-- Task brief --
Here are some entries; quote each one exactly.

>> START Source material

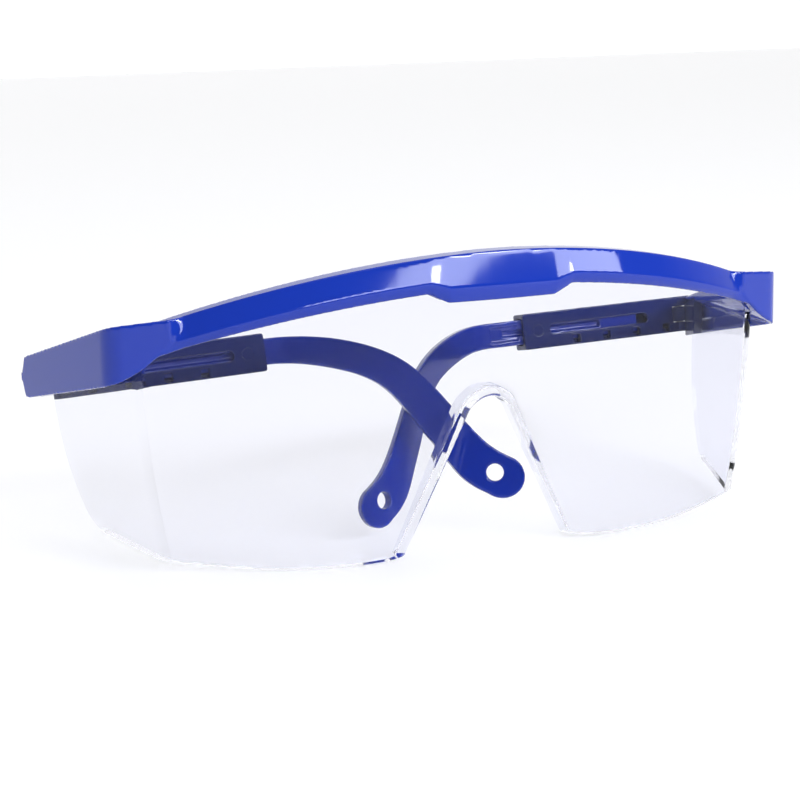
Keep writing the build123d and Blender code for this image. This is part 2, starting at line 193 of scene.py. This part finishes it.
# ---------------------------------------------------------------- stage, light and camera
LIGHT_AIM = Vector((0, 0, 0.03))
STAGE_SIZE, WALL_Y = 12.0, 1.8
FLOOR_Z = -0.0001                    # just under the lens, so the two don't coincide


def stage_plane(name, location, color):
    """A large matt square."""
    bpy.ops.mesh.primitive_plane_add(size=STAGE_SIZE, location=location)
    obj = bpy.context.object
    obj.name = name
    mat, shader = material(name)
    shader.inputs["Base Color"].default_value = (*color, 1)
    shader.inputs["Roughness"].default_value = 0.6
    obj.data.materials.append(mat)
    return obj


def softbox(name, azimuth, elevation, distance, size, power, color=(1, 1, 1)):
    """A rectangular light aimed at the object; azimuth 0 is in front of the lens."""
    data = bpy.data.lights.new(name, "AREA")
    data.shape = "RECTANGLE"
    data.size, data.size_y = size
    data.energy = power
    data.color = color
    light = bpy.data.objects.new(name, data)
    a, e = math.radians(azimuth), math.radians(elevation)
    away = Vector((math.sin(a) * math.cos(e), -math.cos(a) * math.cos(e), math.sin(e)))
    light.location = LIGHT_AIM + away * distance
    light.rotation_euler = away.to_track_quat("Z", "Y").to_euler()
    bpy.context.scene.collection.objects.link(light)


def self_lit(obj, strength):
    """Give a stage surface some light of its own, so it stays near white in the picture."""
    shader = obj.data.materials[0].node_tree.nodes["Principled BSDF"]
    shader.inputs["Emission Color"].default_value = (1, 1, 1, 1)
    shader.inputs["Emission Strength"].default_value = strength


floor = stage_plane("floor", (0, 0, FLOOR_Z), (0.5, 0.5, 0.51))
self_lit(floor, 0.50)
wall = stage_plane("wall", (0, WALL_Y, 0), (0.5, 0.5, 0.5))
wall.rotation_euler = (math.pi / 2, 0, 0)
self_lit(wall, 0.72)


def studio_world(front, behind):
    """A world that is dim in front of the lens and bright behind the object."""
    world = bpy.data.worlds.new("studio")
    world.use_nodes = True
    tree = world.node_tree
    direction = tree.nodes.new("ShaderNodeTexCoord")
    split = tree.nodes.new("ShaderNodeSeparateXYZ")
    ramp = tree.nodes.new("ShaderNodeMapRange")
    ramp.inputs["From Min"].default_value = -0.25
    ramp.inputs["From Max"].default_value = 0.35
    ramp.inputs["To Min"].default_value = front
    ramp.inputs["To Max"].default_value = behind
    background = tree.nodes["Background"]
    tree.links.new(direction.outputs["Generated"], split.inputs["Vector"])
    tree.links.new(split.outputs["Y"], ramp.inputs["Value"])
    tree.links.new(ramp.outputs["Result"], background.inputs["Strength"])
    background.inputs["Color"].default_value = (1, 1, 1, 1)
    bpy.context.scene.world = world


studio_world(front=0.25, behind=1.05)
softbox("brow_band", 19, 28, 0.9, (1.4, 0.20), 9, color=(0.80, 0.85, 1.0))
softbox("brow_streak", 26, 29, 0.8, (0.30, 0.06), 1.4)
softbox("overhead", 20, 80, 1.2, (1.2, 1.2), 2.5)

# Camera: angles in degrees, target in millimetres, distance in metres
AZIMUTH, ELEVATION, ROLL = math.radians(-22.66), math.radians(11.51), math.radians(-1.11)
TARGET = Vector((-11.75, -6.47, 27.48)) * MM
DISTANCE = 0.4182
FOCAL_LENGTH, SENSOR_WIDTH = 97.43, 36
back = Vector((
    math.sin(AZIMUTH) * math.cos(ELEVATION),
    -math.cos(AZIMUTH) * math.cos(ELEVATION),
    math.sin(ELEVATION),
))
right = Vector((0, 0, 1)).cross(back).normalized()
up = back.cross(right)
right, up = (
    right * math.cos(ROLL) + up * math.sin(ROLL),
    up * math.cos(ROLL) - right * math.sin(ROLL),
)
camera_data = bpy.data.cameras.new("camera")
camera_data.sensor_width = SENSOR_WIDTH
camera_data.lens = FOCAL_LENGTH
camera_data.clip_start = 0.01
camera = bpy.data.objects.new("camera", camera_data)
turn = Matrix((right, up, back)).transposed().to_4x4()
camera.matrix_world = Matrix.Translation(TARGET + back * DISTANCE) @ turn
bpy.context.scene.collection.objects.link(camera)
bpy.context.scene.camera = camera
bpy.context.scene.view_settings.view_transform = "Standard"
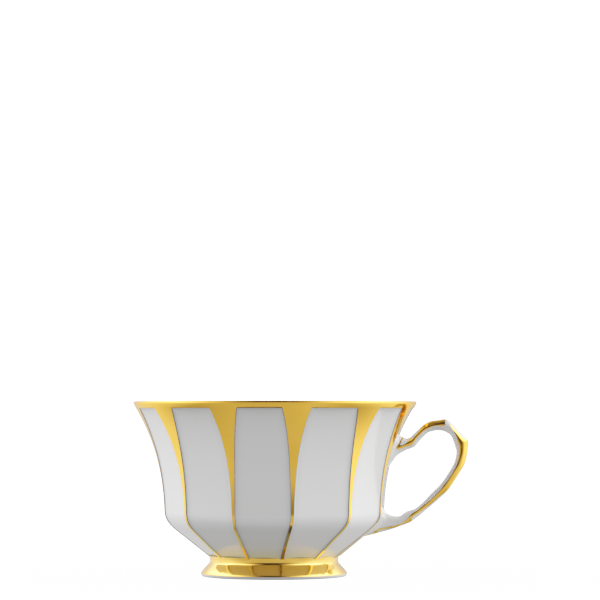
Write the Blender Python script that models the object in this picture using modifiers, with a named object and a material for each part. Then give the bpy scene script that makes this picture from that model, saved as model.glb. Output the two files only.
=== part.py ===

>> END Source material

-- Final result --
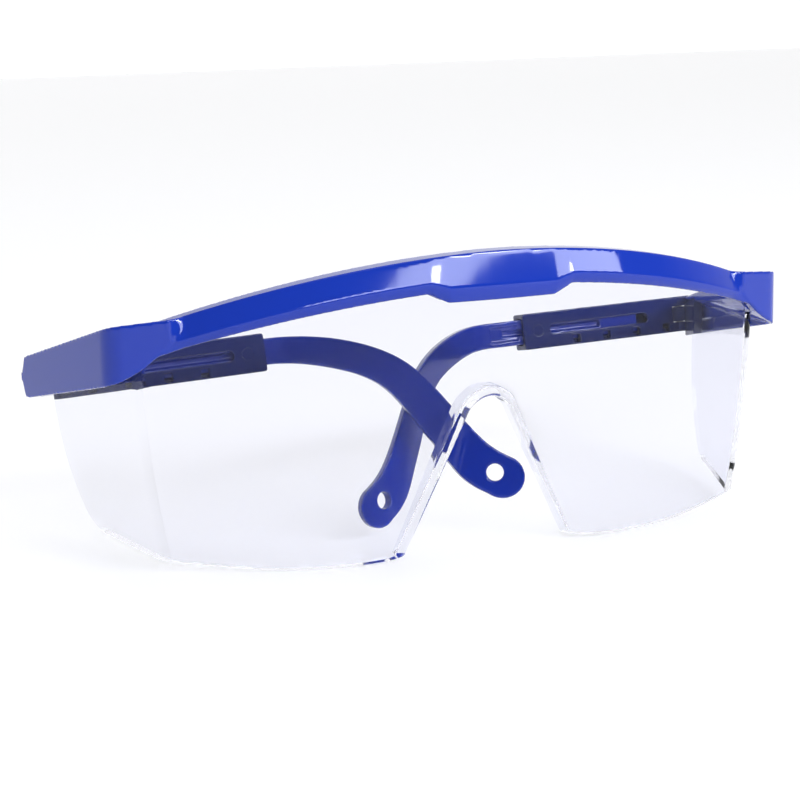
Keep writing the build123d and Blender code for this image. This is part 2, starting at line 193 of scene.py. This part finishes it.
# ---------------------------------------------------------------- stage, light and camera
LIGHT_AIM = Vector((0, 0, 0.03))
STAGE_SIZE, WALL_Y = 12.0, 1.8
FLOOR_Z = -0.0001                    # just under the lens, so the two don't coincide


def stage_plane(name, location, color):
    """A large matt square."""
    bpy.ops.mesh.primitive_plane_add(size=STAGE_SIZE, location=location)
    obj = bpy.context.object
    obj.name = name
    mat, shader = material(name)
    shader.inputs["Base Color"].default_value = (*color, 1)
    shader.inputs["Roughness"].default_value = 0.6
    obj.data.materials.append(mat)
    return obj


def softbox(name, azimuth, elevation, distance, size, power, color=(1, 1, 1)):
    """A rectangular light aimed at the object; azimuth 0 is in front of the lens."""
    data = bpy.data.lights.new(name, "AREA")
    data.shape = "RECTANGLE"
    data.size, data.size_y = size
    data.energy = power
    data.color = color
    light = bpy.data.objects.new(name, data)
    a, e = math.radians(azimuth), math.radians(elevation)
    away = Vector((math.sin(a) * math.cos(e), -math.cos(a) * math.cos(e), math.sin(e)))
    light.location = LIGHT_AIM + away * distance
    light.rotation_euler = away.to_track_quat("Z", "Y").to_euler()
    bpy.context.scene.collection.objects.link(light)


def self_lit(obj, strength):
    """Give a stage surface some light of its own, so it stays near white in the picture."""
    shader = obj.data.materials[0].node_tree.nodes["Principled BSDF"]
    shader.inputs["Emission Color"].default_value = (1, 1, 1, 1)
    shader.inputs["Emission Strength"].default_value = strength


floor = stage_plane("floor", (0, 0, FLOOR_Z), (0.5, 0.5, 0.51))
self_lit(floor, 0.50)
wall = stage_plane("wall", (0, WALL_Y, 0), (0.5, 0.5, 0.5))
wall.rotation_euler = (math.pi / 2, 0, 0)
self_lit(wall, 0.72)


def studio_world(front, behind):
    """A world that is dim in front of the lens and bright behind the object."""
    world = bpy.data.worlds.new("studio")
    world.use_nodes = True
    tree = world.node_tree
    direction = tree.nodes.new("ShaderNodeTexCoord")
    split = tree.nodes.new("ShaderNodeSeparateXYZ")
    ramp = tree.nodes.new("ShaderNodeMapRange")
    ramp.inputs["From Min"].default_value = -0.25
    ramp.inputs["From Max"].default_value = 0.35
    ramp.inputs["To Min"].default_value = front
    ramp.inputs["To Max"].default_value = behind
    background = tree.nodes["Background"]
    tree.links.new(direction.outputs["Generated"], split.inputs["Vector"])
    tree.links.new(split.outputs["Y"], ramp.inputs["Value"])
    tree.links.new(ramp.outputs["Result"], background.inputs["Strength"])
    background.inputs["Color"].default_value = (1, 1, 1, 1)
    bpy.context.scene.world = world


studio_world(front=0.25, behind=1.05)
softbox("brow_band", 19, 28, 0.9, (1.4, 0.20), 9, color=(0.80, 0.85, 1.0))
softbox("brow_streak", 26, 29, 0.8, (0.30, 0.06), 1.4)
softbox("overhead", 20, 80, 1.2, (1.2, 1.2), 2.5)

# Camera: angles in degrees, target in millimetres, distance in metres
AZIMUTH, ELEVATION, ROLL = math.radians(-22.66), math.radians(11.51), math.radians(-1.11)
TARGET = Vector((-11.75, -6.47, 27.48)) * MM
DISTANCE = 0.4182
FOCAL_LENGTH, SENSOR_WIDTH = 97.43, 36
back = Vector((
    math.sin(AZIMUTH) * math.cos(ELEVATION),
    -math.cos(AZIMUTH) * math.cos(ELEVATION),
    math.sin(ELEVATION),
))
right = Vector((0, 0, 1)).cross(back).normalized()
up = back.cross(right)
right, up = (
    right * math.cos(ROLL) + up * math.sin(ROLL),
    up * math.cos(ROLL) - right * math.sin(ROLL),
)
camera_data = bpy.data.cameras.new("camera")
camera_data.sensor_width = SENSOR_WIDTH
camera_data.lens = FOCAL_LENGTH
camera_data.clip_start = 0.01
camera = bpy.data.objects.new("camera", camera_data)
turn = Matrix((right, up, back)).transposed().to_4x4()
camera.matrix_world = Matrix.Translation(TARGET + back * DISTANCE) @ turn
bpy.context.scene.collection.objects.link(camera)
bpy.context.scene.camera = camera
bpy.context.scene.view_settings.view_transform = "Standard"
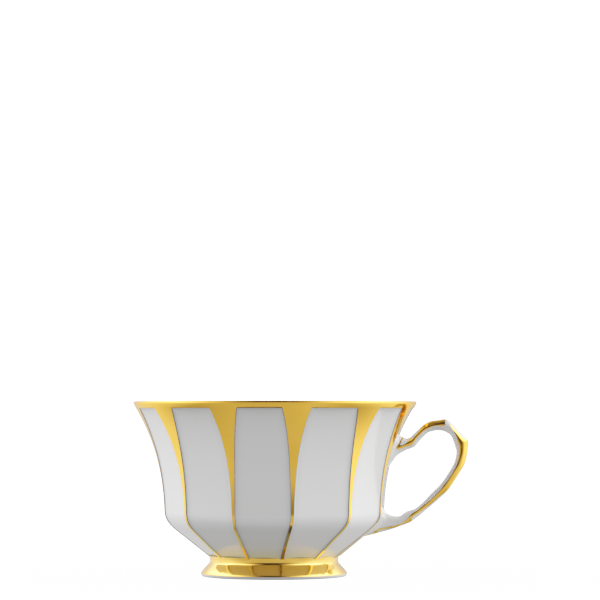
Write the Blender Python script that models the object in this picture using modifiers, with a named object and a material for each part. Then give the bpy scene script that makes this picture from that model, saved as model.glb. Output the two files only.
=== part.py ===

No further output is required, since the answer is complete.